Addressing the data privacy risks of embodied AI robots cannot be the sole responsibility of legislators or the industry alone. It demands a cooperative governance paradigm. This paradigm must reshape accountability to be lifecycle-responsive, establishing clear and dynamic obligations for all stakeholders in the value chain. It must establish intelligent market gates that assess and certify privacy risks before products are deployed. Most critically, it must drive the fusion of law and technology, translating the principles of data minimization, purpose limitation, and user control into standardized technical protocols and privacy-by-design architectures that are built into the embodied AI robot itself.

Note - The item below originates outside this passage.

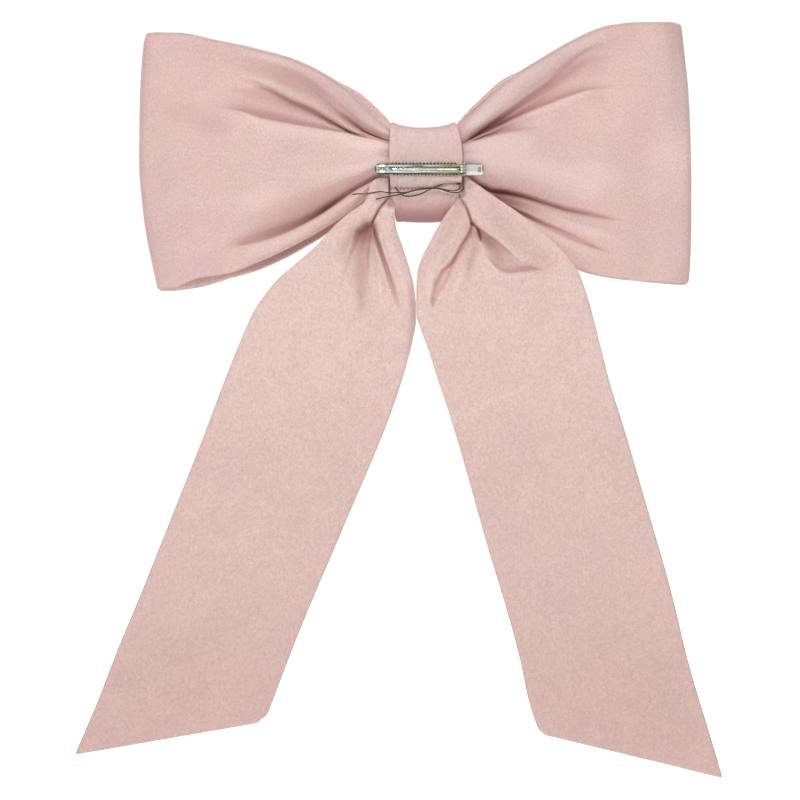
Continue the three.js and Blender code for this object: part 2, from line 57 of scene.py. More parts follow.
BACK_Y = -27.2          # the sewn face in the frame, whose origin is the band's front face
VIEW_X, VIEW_Z = -13.55, -106.5     # the camera's axis, which the outlines are drawn around
VIEW_DISTANCE = 1387.5  # from the camera to the sewn face
CLOTH_HALF = 1.4        # half the cloth's doubled thickness
CLOTH_EDGE = 1.5        # rounding at a sewn edge

# ------------------------------------------------------------------ curves and fields


def pchip(knots, values, at):
    """A monotone cubic through (knots, values), run on straight past both ends."""
    knots, values, at = (np.asarray(v, float) for v in (knots, values, at))
    gap = np.diff(knots)
    slope = np.diff(values) / gap
    tangent = np.zeros_like(values)
    before, after = 2 * gap[1:] + gap[:-1], gap[1:] + 2 * gap[:-1]
    same = slope[:-1] * slope[1:] > 0
    first, second = np.where(same, slope[:-1], 1.0), np.where(same, slope[1:], 1.0)
    tangent[1:-1] = np.where(same, (before + after) / (before / first + after / second), 0.0)
    tangent[0], tangent[-1] = slope[0], slope[-1]
    k = np.clip(np.searchsorted(knots, at) - 1, 0, len(gap) - 1)
    t = (at - knots[k]) / gap[k]
    t2, t3 = t * t, t * t * t
    result = ((2 * t3 - 3 * t2 + 1) * values[k] + (t3 - 2 * t2 + t) * gap[k] * tangent[k]
              + (-2 * t3 + 3 * t2) * values[k + 1] + (t3 - t2) * gap[k] * tangent[k + 1])
    result = np.where(at < knots[0], values[0] + tangent[0] * (at - knots[0]), result)
    return np.where(at > knots[-1], values[-1] + tangent[-1] * (at - knots[-1]), result)


def curve(points):
    """A smooth function through (x, y) points, in any order."""
    xs, ys = zip(*sorted(points))
    return lambda x: pchip(xs, ys, x)


def ease(start, end, x):
    """0 at start to 1 at end, smoothly."""
    t = np.clip((np.asarray(x, float) - start) / (end - start), 0, 1)
    return t * t * (3 - 2 * t)


def fade(start, end, x):
    """1 at start to 0 at end, smoothly."""
    return 1 - ease(start, end, x)


def bell(x, width):
    return np.exp(-(x / width) ** 2)


def arc_length(points):
    """The distance along a polyline at each of its points."""
    return np.concatenate([[0], np.cumsum(np.linalg.norm(np.diff(points, axis=0), axis=1))])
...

The goal is not to stifle innovation but to channel it responsibly. By establishing a clear, cooperative, and technically-grounded governance framework, we can foster an ecosystem where embodied AI robots enhance human capabilities and societal well-being without becoming instruments of pervasive surveillance or unchecked privacy erosion. The path forward requires continuous dialogue and collaboration among technologists, ethicists, lawyers, and policymakers to ensure that as these robots step into our world, they do so with a foundational respect for human privacy and autonomy.